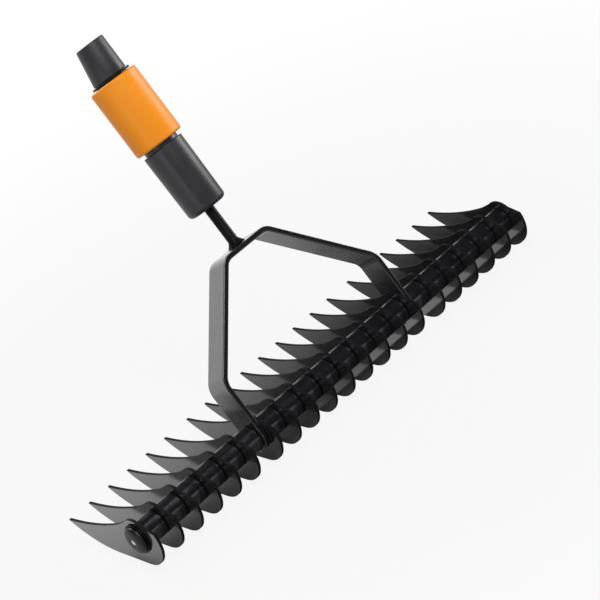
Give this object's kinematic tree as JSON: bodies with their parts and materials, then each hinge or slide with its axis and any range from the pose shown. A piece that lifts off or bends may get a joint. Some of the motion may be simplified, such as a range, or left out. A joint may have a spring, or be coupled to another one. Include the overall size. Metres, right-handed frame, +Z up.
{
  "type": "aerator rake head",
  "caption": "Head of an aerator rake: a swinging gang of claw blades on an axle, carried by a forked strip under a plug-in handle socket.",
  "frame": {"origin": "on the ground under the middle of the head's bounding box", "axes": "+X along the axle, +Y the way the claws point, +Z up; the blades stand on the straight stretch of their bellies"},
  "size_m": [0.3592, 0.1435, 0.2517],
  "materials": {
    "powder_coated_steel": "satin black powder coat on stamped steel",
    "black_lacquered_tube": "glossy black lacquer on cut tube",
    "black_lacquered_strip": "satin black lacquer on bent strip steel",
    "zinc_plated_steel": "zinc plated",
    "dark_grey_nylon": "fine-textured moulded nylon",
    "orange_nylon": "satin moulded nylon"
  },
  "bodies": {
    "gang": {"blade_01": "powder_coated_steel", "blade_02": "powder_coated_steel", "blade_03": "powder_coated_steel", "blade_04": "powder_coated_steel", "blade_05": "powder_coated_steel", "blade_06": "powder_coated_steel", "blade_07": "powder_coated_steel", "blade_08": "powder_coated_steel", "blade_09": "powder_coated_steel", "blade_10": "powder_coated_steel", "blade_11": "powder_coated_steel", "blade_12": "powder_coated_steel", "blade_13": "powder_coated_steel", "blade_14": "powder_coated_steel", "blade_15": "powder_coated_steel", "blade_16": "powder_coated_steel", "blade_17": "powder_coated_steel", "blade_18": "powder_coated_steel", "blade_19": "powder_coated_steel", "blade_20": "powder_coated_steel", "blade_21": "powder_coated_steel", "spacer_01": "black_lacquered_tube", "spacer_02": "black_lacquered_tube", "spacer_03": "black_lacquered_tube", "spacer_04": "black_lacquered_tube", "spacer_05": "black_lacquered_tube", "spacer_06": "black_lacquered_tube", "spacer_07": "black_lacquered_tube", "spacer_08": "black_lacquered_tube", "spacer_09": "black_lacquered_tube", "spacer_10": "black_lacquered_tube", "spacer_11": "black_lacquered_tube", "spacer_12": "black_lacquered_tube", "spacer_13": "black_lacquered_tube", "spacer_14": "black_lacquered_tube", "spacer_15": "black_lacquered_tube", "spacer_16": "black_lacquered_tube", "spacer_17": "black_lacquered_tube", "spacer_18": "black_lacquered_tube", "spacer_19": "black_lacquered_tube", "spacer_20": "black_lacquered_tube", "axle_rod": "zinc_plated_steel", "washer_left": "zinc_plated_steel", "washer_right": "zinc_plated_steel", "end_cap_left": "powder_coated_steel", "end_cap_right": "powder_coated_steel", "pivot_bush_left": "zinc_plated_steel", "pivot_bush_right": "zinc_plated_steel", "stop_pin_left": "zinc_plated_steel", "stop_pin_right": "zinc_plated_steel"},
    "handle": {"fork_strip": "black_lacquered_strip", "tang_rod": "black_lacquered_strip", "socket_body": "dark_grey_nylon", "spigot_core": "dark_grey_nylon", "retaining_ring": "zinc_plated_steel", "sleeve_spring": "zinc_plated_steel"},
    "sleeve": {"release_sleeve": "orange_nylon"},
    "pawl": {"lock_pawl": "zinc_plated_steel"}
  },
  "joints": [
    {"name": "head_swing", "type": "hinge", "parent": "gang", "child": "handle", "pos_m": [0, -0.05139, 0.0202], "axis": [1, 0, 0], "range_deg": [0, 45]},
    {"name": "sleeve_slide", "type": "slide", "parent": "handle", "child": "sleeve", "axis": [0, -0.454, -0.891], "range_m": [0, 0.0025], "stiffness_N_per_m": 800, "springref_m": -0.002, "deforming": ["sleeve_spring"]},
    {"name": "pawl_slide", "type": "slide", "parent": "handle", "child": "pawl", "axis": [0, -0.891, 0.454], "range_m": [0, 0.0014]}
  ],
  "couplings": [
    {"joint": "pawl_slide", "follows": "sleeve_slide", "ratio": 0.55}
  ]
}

====

* AIM
Return the material in full, exactly as shown.

* PROBLEM SOLUTION
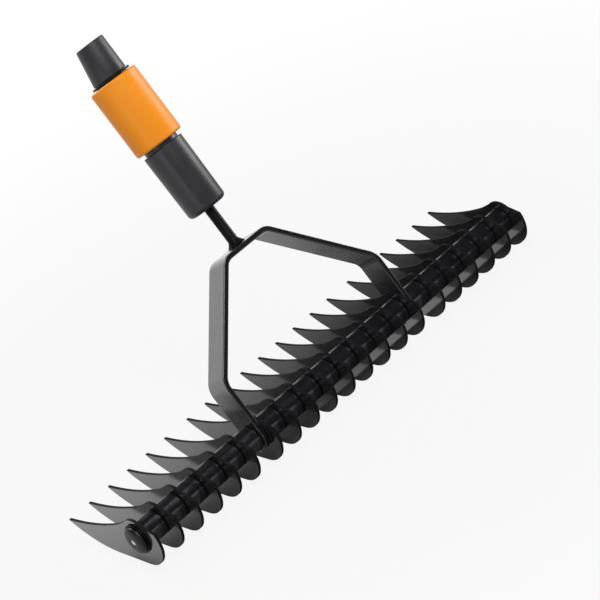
Give this object's kinematic tree as JSON: bodies with their parts and materials, then each hinge or slide with its axis and any range from the pose shown. A piece that lifts off or bends may get a joint. Some of the motion may be simplified, such as a range, or left out. A joint may have a spring, or be coupled to another one. Include the overall size. Metres, right-handed frame, +Z up.
{
  "type": "aerator rake head",
  "caption": "Head of an aerator rake: a swinging gang of claw blades on an axle, carried by a forked strip under a plug-in handle socket.",
  "frame": {"origin": "on the ground under the middle of the head's bounding box", "axes": "+X along the axle, +Y the way the claws point, +Z up; the blades stand on the straight stretch of their bellies"},
  "size_m": [0.3592, 0.1435, 0.2517],
  "materials": {
    "powder_coated_steel": "satin black powder coat on stamped steel",
    "black_lacquered_tube": "glossy black lacquer on cut tube",
    "black_lacquered_strip": "satin black lacquer on bent strip steel",
    "zinc_plated_steel": "zinc plated",
    "dark_grey_nylon": "fine-textured moulded nylon",
    "orange_nylon": "satin moulded nylon"
  },
  "bodies": {
    "gang": {"blade_01": "powder_coated_steel", "blade_02": "powder_coated_steel", "blade_03": "powder_coated_steel", "blade_04": "powder_coated_steel", "blade_05": "powder_coated_steel", "blade_06": "powder_coated_steel", "blade_07": "powder_coated_steel", "blade_08": "powder_coated_steel", "blade_09": "powder_coated_steel", "blade_10": "powder_coated_steel", "blade_11": "powder_coated_steel", "blade_12": "powder_coated_steel", "blade_13": "powder_coated_steel", "blade_14": "powder_coated_steel", "blade_15": "powder_coated_steel", "blade_16": "powder_coated_steel", "blade_17": "powder_coated_steel", "blade_18": "powder_coated_steel", "blade_19": "powder_coated_steel", "blade_20": "powder_coated_steel", "blade_21": "powder_coated_steel", "spacer_01": "black_lacquered_tube", "spacer_02": "black_lacquered_tube", "spacer_03": "black_lacquered_tube", "spacer_04": "black_lacquered_tube", "spacer_05": "black_lacquered_tube", "spacer_06": "black_lacquered_tube", "spacer_07": "black_lacquered_tube", "spacer_08": "black_lacquered_tube", "spacer_09": "black_lacquered_tube", "spacer_10": "black_lacquered_tube", "spacer_11": "black_lacquered_tube", "spacer_12": "black_lacquered_tube", "spacer_13": "black_lacquered_tube", "spacer_14": "black_lacquered_tube", "spacer_15": "black_lacquered_tube", "spacer_16": "black_lacquered_tube", "spacer_17": "black_lacquered_tube", "spacer_18": "black_lacquered_tube", "spacer_19": "black_lacquered_tube", "spacer_20": "black_lacquered_tube", "axle_rod": "zinc_plated_steel", "washer_left": "zinc_plated_steel", "washer_right": "zinc_plated_steel", "end_cap_left": "powder_coated_steel", "end_cap_right": "powder_coated_steel", "pivot_bush_left": "zinc_plated_steel", "pivot_bush_right": "zinc_plated_steel", "stop_pin_left": "zinc_plated_steel", "stop_pin_right": "zinc_plated_steel"},
    "handle": {"fork_strip": "black_lacquered_strip", "tang_rod": "black_lacquered_strip", "socket_body": "dark_grey_nylon", "spigot_core": "dark_grey_nylon", "retaining_ring": "zinc_plated_steel", "sleeve_spring": "zinc_plated_steel"},
    "sleeve": {"release_sleeve": "orange_nylon"},
    "pawl": {"lock_pawl": "zinc_plated_steel"}
  },
  "joints": [
    {"name": "head_swing", "type": "hinge", "parent": "gang", "child": "handle", "pos_m": [0, -0.05139, 0.0202], "axis": [1, 0, 0], "range_deg": [0, 45]},
    {"name": "sleeve_slide", "type": "slide", "parent": "handle", "child": "sleeve", "axis": [0, -0.454, -0.891], "range_m": [0, 0.0025], "stiffness_N_per_m": 800, "springref_m": -0.002, "deforming": ["sleeve_spring"]},
    {"name": "pawl_slide", "type": "slide", "parent": "handle", "child": "pawl", "axis": [0, -0.891, 0.454], "range_m": [0, 0.0014]}
  ],
  "couplings": [
    {"joint": "pawl_slide", "follows": "sleeve_slide", "ratio": 0.55}
  ]
}